Cependant, la Turquie est confrontée à des défis économiques majeurs, tels que l’inflation élevée, la dépréciation de la lire, et une dette extérieure croissante. Malgré ces obstacles, l’économie turque continue d’attirer des investissements étrangers, en partie grâce à sa main-d’œuvre jeune et dynamique et à sa position géographique stratégique entre l’Europe et l’Asie.

 

Conclusion

La renaissance de la Turquie sur la scène mondiale résulte d’une stratégie complexe mêlant ambitions régionales, développement militaire, résilience économique, et utilisation efficace du soft power. Si cette résurgence offre à la Turquie de nouvelles opportunités, elle s’accompagne également de défis importants, tant sur le plan interne qu’externe. La capacité de la Turquie à surmonter ces obstacles déterminera si elle peut maintenir et renforcer sa place parmi les grandes puissances mondiales. En attendant, Ankara continue de réaffirmer son rôle en tant qu’acteur clé de la géopolitique mondiale, marquant son retour au rang de puissance influente.

Cependant il est important de considérer les aspects négatifs de cette nouvelle Turquie. La centralisation du pouvoir sous Erdoğan, bien qu’elle ait permis une gouvernance plus cohérente, a également exacerbé les tensions internes. La répression des opposants politiques, la limitation des libertés de la presse et de la justice, ainsi que la montée de l’autoritarisme suscitent de vives inquiétudes quant à la stabilité démocratique du pays.

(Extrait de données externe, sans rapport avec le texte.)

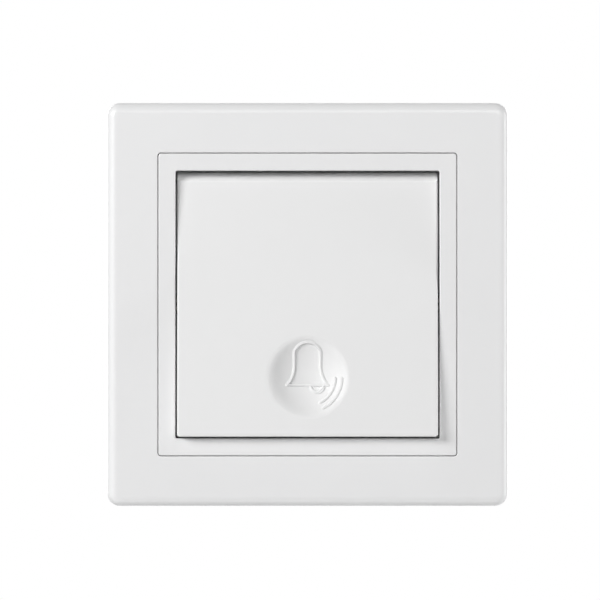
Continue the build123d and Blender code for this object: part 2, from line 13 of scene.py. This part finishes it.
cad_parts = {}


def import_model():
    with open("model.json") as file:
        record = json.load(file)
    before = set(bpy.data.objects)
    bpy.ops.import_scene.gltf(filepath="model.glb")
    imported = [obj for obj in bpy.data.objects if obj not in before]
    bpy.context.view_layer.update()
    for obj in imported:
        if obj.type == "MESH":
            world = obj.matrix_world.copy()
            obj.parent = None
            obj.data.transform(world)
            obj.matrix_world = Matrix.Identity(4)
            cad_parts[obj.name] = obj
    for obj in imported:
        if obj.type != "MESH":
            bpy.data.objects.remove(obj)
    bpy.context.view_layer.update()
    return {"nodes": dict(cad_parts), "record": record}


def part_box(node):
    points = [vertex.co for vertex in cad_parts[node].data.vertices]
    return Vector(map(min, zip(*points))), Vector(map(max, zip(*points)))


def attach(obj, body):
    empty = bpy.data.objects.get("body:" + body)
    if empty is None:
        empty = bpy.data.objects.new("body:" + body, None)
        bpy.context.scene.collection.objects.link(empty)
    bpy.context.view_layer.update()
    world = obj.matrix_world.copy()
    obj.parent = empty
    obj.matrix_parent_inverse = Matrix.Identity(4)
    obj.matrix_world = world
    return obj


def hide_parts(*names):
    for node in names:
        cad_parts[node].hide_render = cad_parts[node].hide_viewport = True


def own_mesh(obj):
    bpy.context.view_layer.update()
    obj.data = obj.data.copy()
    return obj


MM = 0.001

# Camera, set from the photograph's framing
PICTURE_PIXELS = 600
PIXELS_PER_MM = 4.921
OBJECT_PIXEL_X = 307.5
OBJECT_PIXEL_Y = 304.5
CAMERA_DISTANCE = 1.0
CAMERA_NEAR = 0.01
CAMERA_FAR = 20.0
SENSOR_WIDTH = 36.0

# Light
WORLD_LEVEL = 0.03
SEEN_LEVEL = 1.0
KEY_POWER = 10.2
FRONT_POWER = 3.4
RIGHT_STRIP_POWER = 3.9
LOWER_PANEL_POWER = 0.4
BACK_POWER = 3.2

# Floor
FLOOR_Z = -0.6
FLOOR_RADIUS = 1.15
FLOOR_SIDES = 96
FLOOR_ROUGHNESS = 0.9
FLOOR_GLOW = 0.62

# Colours, as linear values
PURE_WHITE = (1.0, 1.0, 1.0, 1.0)
FLOOR_WHITE = (0.82, 0.82, 0.82, 1.0)
WHITE_PLASTIC = (0.80, 0.80, 0.803, 1.0)
KEY_PLASTIC = (0.80, 0.80, 0.80, 1.0)
INNER_WHITE = (0.66, 0.66, 0.63, 1.0)
BASE_CREAM = (0.62, 0.61, 0.57, 1.0)
CRADLE_GREY = (0.42, 0.43, 0.44, 1.0)
PLUNGER_BLACK = (0.02, 0.02, 0.022, 1.0)
ZINC = (0.62, 0.64, 0.66, 1.0)
SCREW_ZINC = (0.66, 0.64, 0.58, 1.0)
SPRING_STEEL = (0.5, 0.5, 0.52, 1.0)
BRASS = (0.78, 0.56, 0.24, 1.0)
BRONZE = (0.66, 0.38, 0.2, 1.0)
SILVER = (0.86, 0.86, 0.84, 1.0)

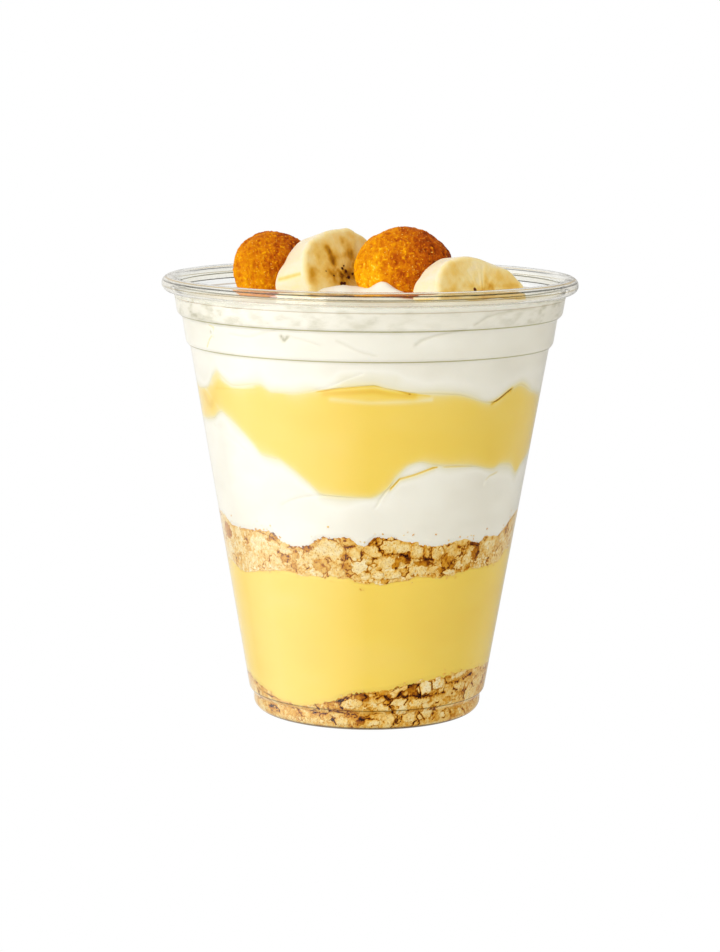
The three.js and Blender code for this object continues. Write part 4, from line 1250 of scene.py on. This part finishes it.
def make_studio():
    """A white studio: bright behind, with gloss bright at the left and dim at the right, and soft light."""
    world = bpy.data.worlds.new("studio")
    world.use_nodes = True
    tree = world.node_tree
    x, y, z = add_node(tree, "ShaderNodeSeparateXYZ", Vector=place_socket(tree, "Generated")).outputs
    rightness = map_range(tree, x, -1.0, 1.0, 0.0, 1.0)
    leftness = map_range(tree, x, -1.0, 1.0, 1.0, 0.0)
    behind = map_range(tree, y, -1.0, 1.0, 0.0, 1.0)
    through = ramp_node(tree, behind, ((0.0, (196, 190, 172)), (0.6, (214, 208, 192)), (0.9, WHITE)))
    height_and_side = math_node(
        tree, "ADD", math_node(tree, "MULTIPLY", leftness, 0.65), math_node(tree, "MULTIPLY", z, 0.35))
    lit = ramp_node(tree, height_and_side, (
        (0.0, (194, 186, 166)), (0.4, (246, 244, 238)), (0.8, (246, 246, 244))))
    rays = add_node(tree, "ShaderNodeLightPath").outputs
    colour = mix_colours(tree, rays["Is Diffuse Ray"], through, lit)
    seen_by = (("Is Glossy Ray", (250, 247, 240)), ("Is Transmission Ray", through), ("Is Camera Ray", WHITE))
    for ray, seen in seen_by:
        colour = mix_colours(tree, rays[ray], colour, seen)
    front_gloss = map_range(tree, rightness, 0.1, 0.5, 2.9, 0.1)
    side_gloss = map_range(tree, rightness, 0.35, 0.65, 1.0, 0.5)
    gloss = mix_values(tree, map_range(tree, y, 0.1, 0.6, 0.0, 1.0), front_gloss, side_gloss)
    mirrored = math_node(tree, "SUBTRACT", rays["Is Glossy Ray"], rays["Is Transmission Ray"])
    mirrored = map_range(tree, mirrored, 0.0, 1.0, 0.0, 1.0)
    give(tree.nodes["Background"], Color=colour, Strength=mix_values(tree, mirrored, 1.0, gloss))
    world.cycles.sampling_method = "NONE"
    bpy.context.scene.world = world


def main():
    scene = bpy.context.scene
    scene.view_settings.view_transform = "Standard"
    scene.cycles.max_bounces = 16
    scene.cycles.transmission_bounces = 12
    scene.cycles.transparent_max_bounces = 16
    make_camera()
    make_floor()
    make_studio()
    make_key()
    make_cup(clear_plastic())
    make_filling()
    make_toppings()


main()
bpy.context.view_layer.update()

Quant à la politique étrangère agressive d’Ankara, bien qu’elle ait renforcé l’influence régionale de la Turquie, a également créé des frictions importantes avec ses voisins et ses alliés traditionnels. La montée des tensions en Méditerranée orientale, les divergences avec l’Union européenne, et les relations compliquées avec les États-Unis et la Russie pourraient isoler la Turquie sur la scène internationale si elles ne sont pas gérées avec soin.